Node Injection for Class-specific Network Poisoning
- URL: http://arxiv.org/abs/2301.12277v2
- Date: Thu, 7 Sep 2023 19:02:08 GMT
- Title: Node Injection for Class-specific Network Poisoning
- Authors: Ansh Kumar Sharma and Rahul Kukreja and Mayank Kharbanda and Tanmoy
Chakraborty
- Abstract summary: Graph Neural Networks (GNNs) are powerful in learning rich network representations that aid the performance of downstream tasks.
Recent studies showed that GNNs are vulnerable to adversarial attacks involving node injection and network perturbation.
We propose a novel problem statement - a class-specific poison attack on graphs in which the attacker aims to misclassify specific nodes in the target class into a different class using node injection.

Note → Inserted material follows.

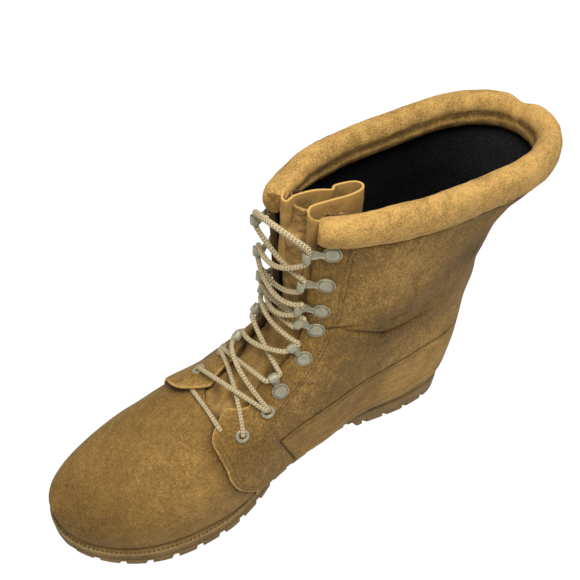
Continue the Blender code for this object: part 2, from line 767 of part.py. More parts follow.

- Score: 16.177991267568125
- License: http://arxiv.org/licenses/nonexclusive-distrib/1.0/
- Abstract: Graph Neural Networks (GNNs) are powerful in learning rich network
representations that aid the performance of downstream tasks. However, recent
studies showed that GNNs are vulnerable to adversarial attacks involving node
injection and network perturbation. Among these, node injection attacks are
more practical as they don't require manipulation in the existing network and
can be performed more realistically. In this paper, we propose a novel problem
statement - a class-specific poison attack on graphs in which the attacker aims
to misclassify specific nodes in the target class into a different class using
node injection. Additionally, nodes are injected in such a way that they
camouflage as benign nodes. We propose NICKI, a novel attacking strategy that
utilizes an optimization-based approach to sabotage the performance of
GNN-based node classifiers. NICKI works in two phases - it first learns the
node representation and then generates the features and edges of the injected
nodes. Extensive experiments and ablation studies on four benchmark networks
show that NICKI is consistently better than four baseline attacking strategies
for misclassifying nodes in the target class. We also show that the injected
nodes are properly camouflaged as benign, thus making the poisoned graph
indistinguishable from its clean version w.r.t various topological properties.